In the morning, we jumped in the car and met up with our two ecoguards and two porters who helped carry all of the camping equipment for staying in the national park. Our driver noticed that his rear passenger side tire was going flat from the off-roading we had to do to get past the trucks the day before. When we were talking with the WWF rangers preparing to set off he attempted to change the tire. As he turned the lug nut the whole bolt snapped off nut and all, then the same thing happened to a second one. One lug nut isn’t good but two! We limped along to the drop off point where we arranged to be picked up three days later and he set off to repair the tire properly.
Off we went into the jungles of Lobeke. Not twenty feet had passed when we came to the first of many streams. This one had a decent sized log across it and we traversed it easily. The forest was full of sounds. The ground almost moved under your feet as the many insects went on with their business of collecting food below. As we got deeper in the light became dim and only sparse narrow beams made it to the forest floor. Every so often we would stop as monkey flew over our heads jumping from tree to tree. The first stop was 6.5 kilometers in to the hike, it was called petite savanna. At this point our feet were still dry but the last 30 feet were deep swamp ant the makeshift bridge of logs was lacking. Let’s just say that was the last of the dry feet for a while. The savanna was surrounded in pandanus and clumping phoenix palms. Two plants that do not make it easy to penetrate. In one location there was a clear patch of mud that the gorilla uses to get minerals from the earth. We waited for a little while and had lunch hoping to see some activity but only saw some birds.
After lunch we started the second part of our hike. It was about 9 kilometers and we needed to make it there before dark so we picked up the pace. Here the ceiba trees were massive and numerous.

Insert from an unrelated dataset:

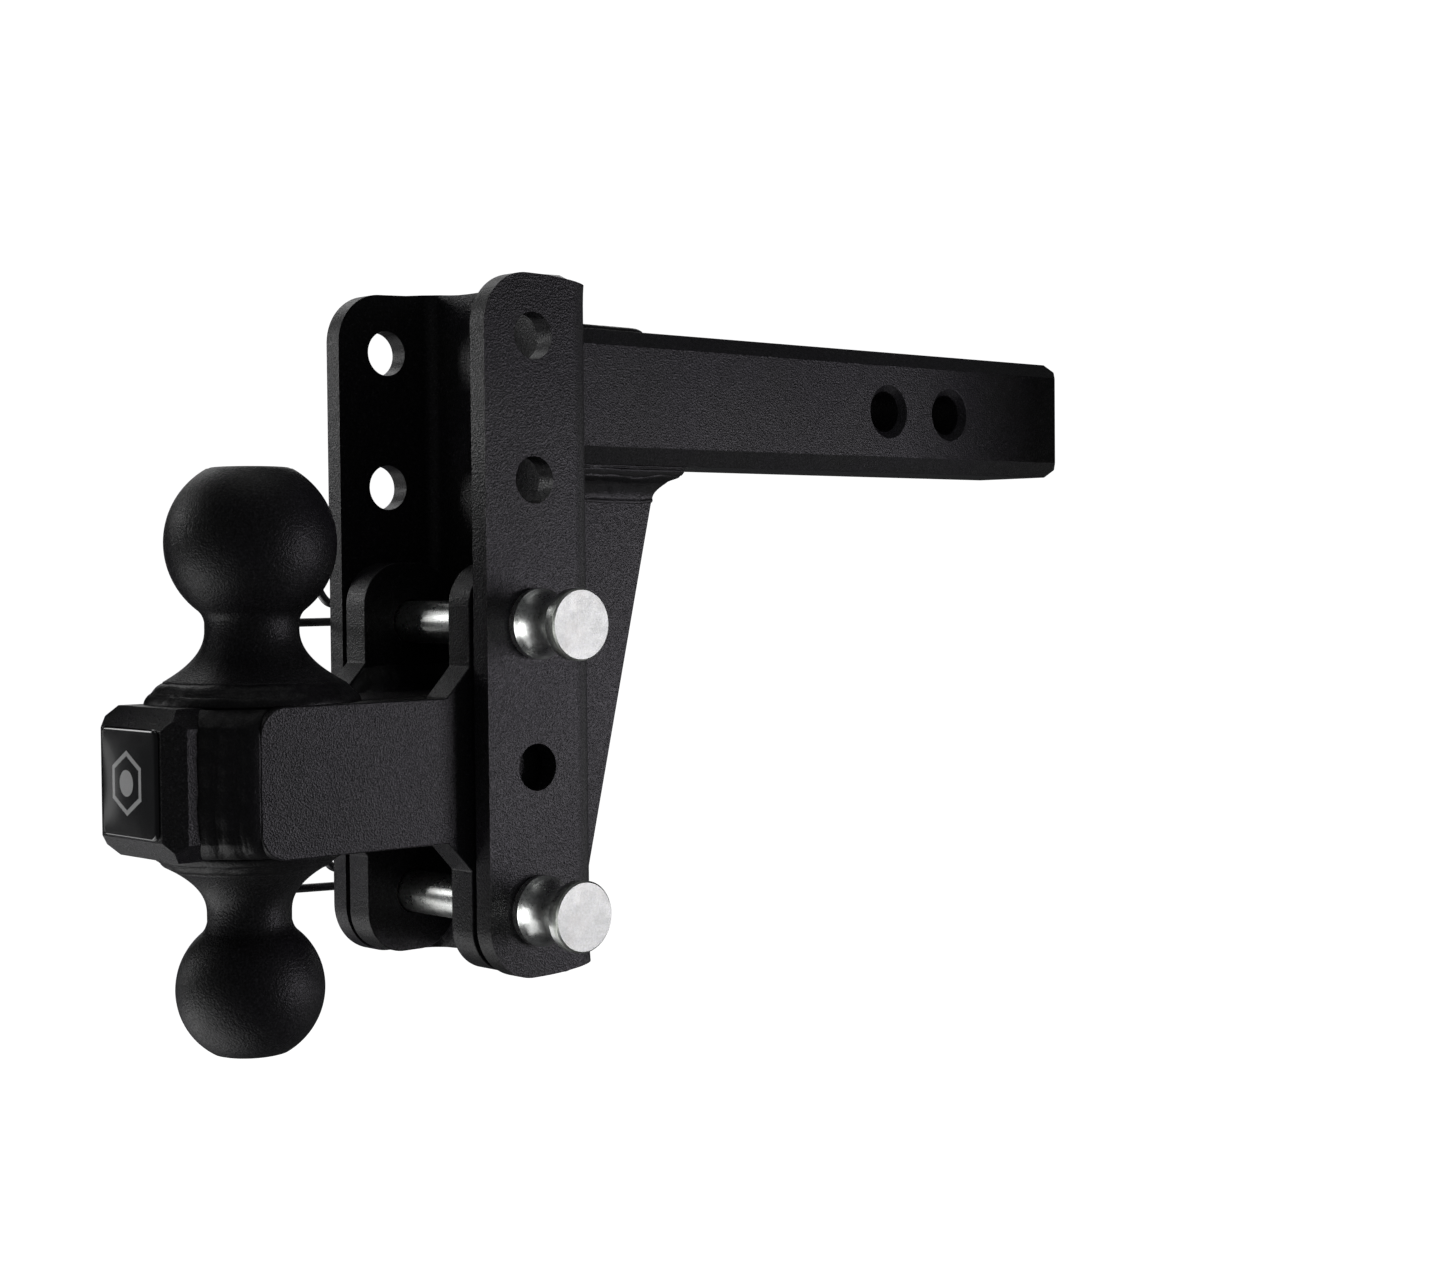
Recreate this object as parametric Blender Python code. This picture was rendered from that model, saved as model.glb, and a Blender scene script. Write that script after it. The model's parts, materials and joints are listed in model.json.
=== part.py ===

We saw numerous tracks the whole hike, elephants, chimpanzee, buffalo, ground foul, wild goat and of course gorillas. About an hour into this leg of the journey we came upon a pack of gorillas. They were no further than 30 meters through the jungle. We were not able to see them but we certainly heard the large warning roar from the male leader, cautioning us not to come any closer. The scream was unexplainable, but we knew we didn’t want to upset them. We tried to see them but by the time we made it around the thick bush in front of us they were long gone. We had very little energy by the time we made it to the second observation tower of Djangui Bai (a bai is a forest clearing that is very swamp-like). Here the opening in front of us was very large. Almost immediately our energy level was lifted as two elephants came into the clearing. A mother and her calf were splashing around in the mud which was a welcome site. Then further off in the distance a large male made his way through the tall grass. Evan as it grew dark the elephants continued to splash in the mud possibly looking for food or just playing. To prepare dinner our guide had to go a long ways away to make a fire. Starting a fire so close to the observation tower would drive the animals away. We then tried our best to set up our tents in the tower even though we were still exhausted from the hike. After we waited for what seemed like forever our guide brought us back a pasta dinner with some sardines and spices, super salty but exactly what we needed after such an exhausting day.